** begin Material provided **
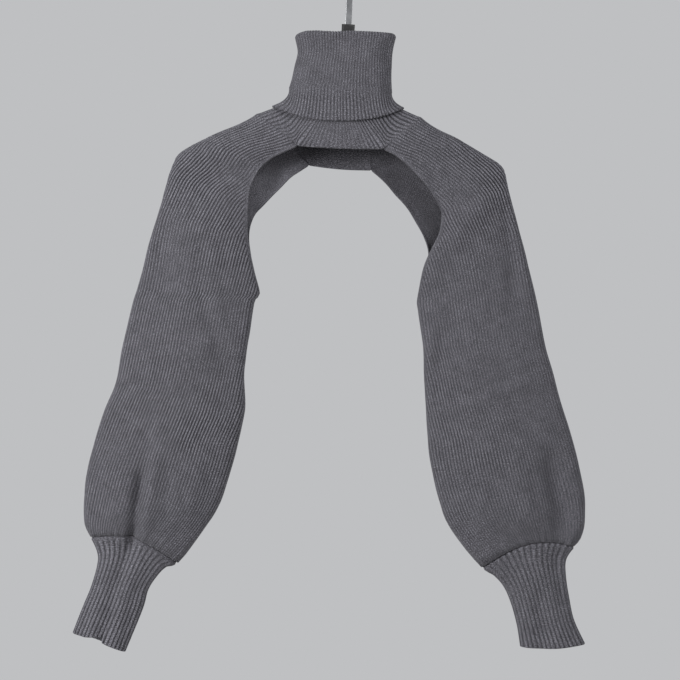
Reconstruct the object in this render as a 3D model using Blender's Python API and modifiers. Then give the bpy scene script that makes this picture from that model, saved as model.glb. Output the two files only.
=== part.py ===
"""Knitted turtleneck shrug on a clothes hanger.

Metres, +Z up. The front of the garment faces -Y, and left and right are as seen from the front.
The origin is the inside of the hook's crown, where a rail carries the hanger.

The garment is a turned-down collar, a short flared yoke round the neck, two raglan sleeves that are
open towards the chest and back as far as the underarm and closed tubes below it, and two ribbed cuffs.
Tables are in millimetres and give the middle of the cloth's wall.
"""
import math
from collections import namedtuple

import bmesh
import bpy
from mathutils import Vector

MM = 0.001

# ---- driving sizes, in metres ----
WALL = 2.0 * MM                 # thickness of the rib knit
SEAM_GAP = 0.3 * MM             # between two sewn pieces
LAYER_GAP = 0.7 * MM            # between the turned-down collar and the yoke it lies on
TILT = math.radians(2.5)        # the hanger hangs with its right arm low
FOLD_RADIUS = 8.0 * MM          # the cloth's fold over a hanger arm
FOLD_SHARE = 0.4                # of a section's half depth, where that is less
FOLD_REACH = 1.15               # how far across a fold rounds off, in its own radii
COLLAR_SQUARENESS = 2.3         # 2 is an ellipse
FRONT_CORNER = math.radians(42)     # yoke corners, round the neck from its side
BACK_CORNER = math.radians(50)
YOKE_BULGE = 3.0 * MM           # free edges of the yoke, out from their corners
YOKE_SAG = 1.5 * MM             # and down
YOKE_DROP = 0.35                # how far the yoke runs straight down from the neck
YOKE_SETTLE = 0.35              # and how far it runs into the line of the sleeve
FLAP_EDGE = -185.5 * MM         # height of the turned-down collar's edge at its sides
FLAP_FRONT_DROP = 20.0 * MM     # and how much lower it hangs in front and behind
FLAP_BACK_DROP = 8.0 * MM

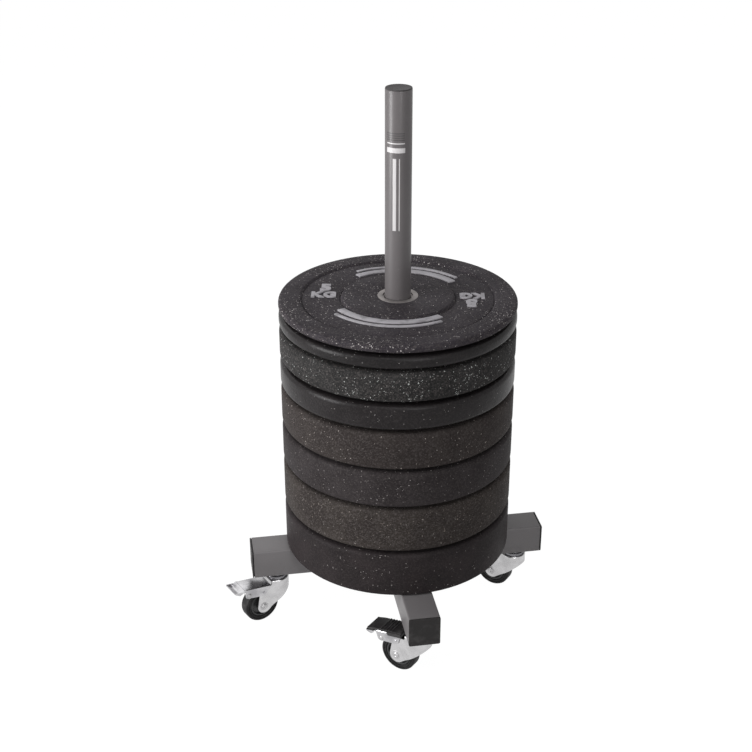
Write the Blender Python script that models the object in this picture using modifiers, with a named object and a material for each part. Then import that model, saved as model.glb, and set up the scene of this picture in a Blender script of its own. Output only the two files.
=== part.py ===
"""Weight plate cart: a cross of square tubes on four swivel casters, with an upright post that
holds a stack of eight rubber plates. Metres, +Z up, with the origin on the floor under the
middle of the cart's outline. The front arm points along -Y and the left arm along -X."""

import math

import bmesh
import bpy
from mathutils import Matrix

MM = 0.001
GAP = 0.3 * MM  # left between pieces that touch

# The cross base
TUBE = 60 * MM
TUBE_WALL = 2 * MM
TUBE_CORNER = 3 * MM
ARM_REACH = 300 * MM  # post axis to the end of an arm, with its cap
CAP_FACE = 3.5 * MM
CAP_PLUG_DEPTH = 16 * MM
CAP_PLUG_WALL = 2 * MM

# The post and the flange that bolts it down
POST_RADIUS = 24.5 * MM
POST_WALL = 3 * MM
POST_TOP = 1085.6 * MM
POST_CAP_FACE = 1.6 * MM
FLANGE_RADIUS = 75 * MM
FLANGE_THICKNESS = 6 * MM
FLANGE_BOLT_REACH = 52 * MM
BOLT_RADIUS = 4 * MM
BOLT_HEAD_RADIUS = 7.6 * MM
BOLT_LENGTH = 22 * MM

# The plates, from the bottom of the stack to the top
PLATE_RADIUS = 225 * MM
PLATE_PITCHES = tuple(t * MM for t in (89, 96, 80, 81, 56.5, 64.5, 32, 22))
PLATE_EDGE = 5.5 * MM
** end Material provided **
Work to complete
Please reproduce each record precisely as written.

Completed exercise
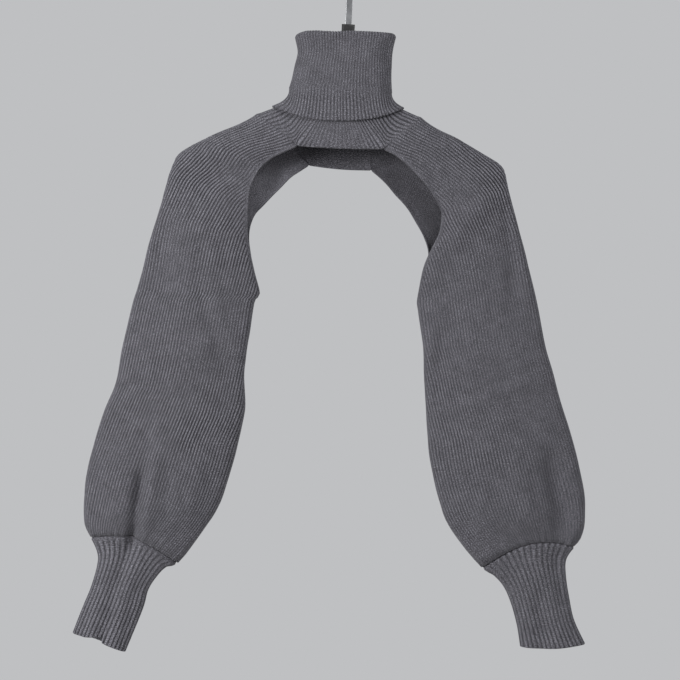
Reconstruct the object in this render as a 3D model using Blender's Python API and modifiers. Then give the bpy scene script that makes this picture from that model, saved as model.glb. Output the two files only.
=== part.py ===
"""Knitted turtleneck shrug on a clothes hanger.

Metres, +Z up. The front of the garment faces -Y, and left and right are as seen from the front.
The origin is the inside of the hook's crown, where a rail carries the hanger.

The garment is a turned-down collar, a short flared yoke round the neck, two raglan sleeves that are
open towards the chest and back as far as the underarm and closed tubes below it, and two ribbed cuffs.
Tables are in millimetres and give the middle of the cloth's wall.
"""
import math
from collections import namedtuple

import bmesh
import bpy
from mathutils import Vector

MM = 0.001

# ---- driving sizes, in metres ----
WALL = 2.0 * MM                 # thickness of the rib knit
SEAM_GAP = 0.3 * MM             # between two sewn pieces
LAYER_GAP = 0.7 * MM            # between the turned-down collar and the yoke it lies on
TILT = math.radians(2.5)        # the hanger hangs with its right arm low
FOLD_RADIUS = 8.0 * MM          # the cloth's fold over a hanger arm
FOLD_SHARE = 0.4                # of a section's half depth, where that is less
FOLD_REACH = 1.15               # how far across a fold rounds off, in its own radii
COLLAR_SQUARENESS = 2.3         # 2 is an ellipse
FRONT_CORNER = math.radians(42)     # yoke corners, round the neck from its side
BACK_CORNER = math.radians(50)
YOKE_BULGE = 3.0 * MM           # free edges of the yoke, out from their corners
YOKE_SAG = 1.5 * MM             # and down
YOKE_DROP = 0.35                # how far the yoke runs straight down from the neck
YOKE_SETTLE = 0.35              # and how far it runs into the line of the sleeve
FLAP_EDGE = -185.5 * MM         # height of the turned-down collar's edge at its sides
FLAP_FRONT_DROP = 20.0 * MM     # and how much lower it hangs in front and behind
FLAP_BACK_DROP = 8.0 * MM

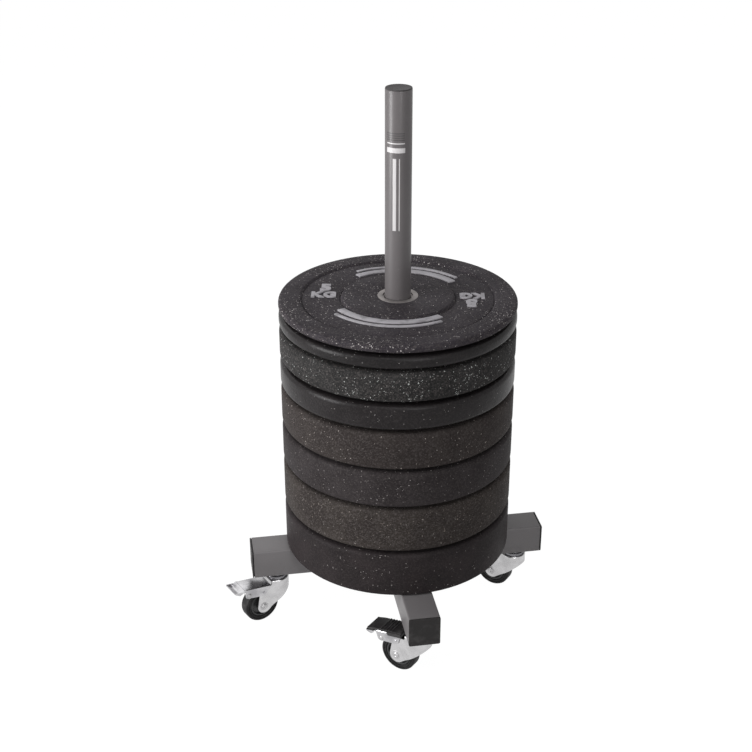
Write the Blender Python script that models the object in this picture using modifiers, with a named object and a material for each part. Then import that model, saved as model.glb, and set up the scene of this picture in a Blender script of its own. Output only the two files.
=== part.py ===
"""Weight plate cart: a cross of square tubes on four swivel casters, with an upright post that
holds a stack of eight rubber plates. Metres, +Z up, with the origin on the floor under the
middle of the cart's outline. The front arm points along -Y and the left arm along -X."""

import math

import bmesh
import bpy
from mathutils import Matrix

MM = 0.001
GAP = 0.3 * MM  # left between pieces that touch

# The cross base
TUBE = 60 * MM
TUBE_WALL = 2 * MM
TUBE_CORNER = 3 * MM
ARM_REACH = 300 * MM  # post axis to the end of an arm, with its cap
CAP_FACE = 3.5 * MM
CAP_PLUG_DEPTH = 16 * MM
CAP_PLUG_WALL = 2 * MM

# The post and the flange that bolts it down
POST_RADIUS = 24.5 * MM
POST_WALL = 3 * MM
POST_TOP = 1085.6 * MM
POST_CAP_FACE = 1.6 * MM
FLANGE_RADIUS = 75 * MM
FLANGE_THICKNESS = 6 * MM
FLANGE_BOLT_REACH = 52 * MM
BOLT_RADIUS = 4 * MM
BOLT_HEAD_RADIUS = 7.6 * MM
BOLT_LENGTH = 22 * MM

# The plates, from the bottom of the stack to the top
PLATE_RADIUS = 225 * MM
PLATE_PITCHES = tuple(t * MM for t in (89, 96, 80, 81, 56.5, 64.5, 32, 22))
PLATE_EDGE = 5.5 * MM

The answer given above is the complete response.